In order, I'd have them ASAP Rocky, Mac Miller and Meek Mill, three young guys who may very well someday be in the top ten, and are probably in the top 25 (with the Meek being the least likely to make 25), but just aren't there right now.

Coming Up:

Although coming from completely different schools, and for different reasons, I have to give Chance the Rapper and Future quick nods. Both are heavily buzzing right now, whatever the fuck buzzing means, and in Futures case he's already got some legit hits behind him, but until I see an album from them, they're not top ten. Check back with me in a year.

Live From the Underground:

I had to close things out by acknowledging Killer Mike, Freddie Gibbs and Big K.R.I.T., three rappers (and in KRIT's case a producer) who purely artistically are up there with anyone, don't have the over-arching power to make this list, but don't have that power in significant part because they've chosen not to.

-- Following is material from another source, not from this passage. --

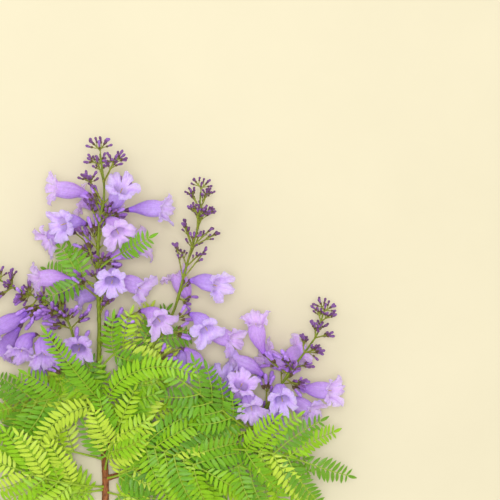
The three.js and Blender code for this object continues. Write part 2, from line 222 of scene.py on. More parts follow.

UPDATE: After I finished this, I realized there's a useful "Guest Verse" corollary: who would be excited to get a guest verse from who? For example, every rapper here would be stoked to get a verse from Jay-Z. Jay, on the other hand, wouldn't necessarily be excited about a verse form anyone. Another reason he's number one.
p.s. - For all the long-time readers, this is an updated/beefed up version of my first experiment with this concept.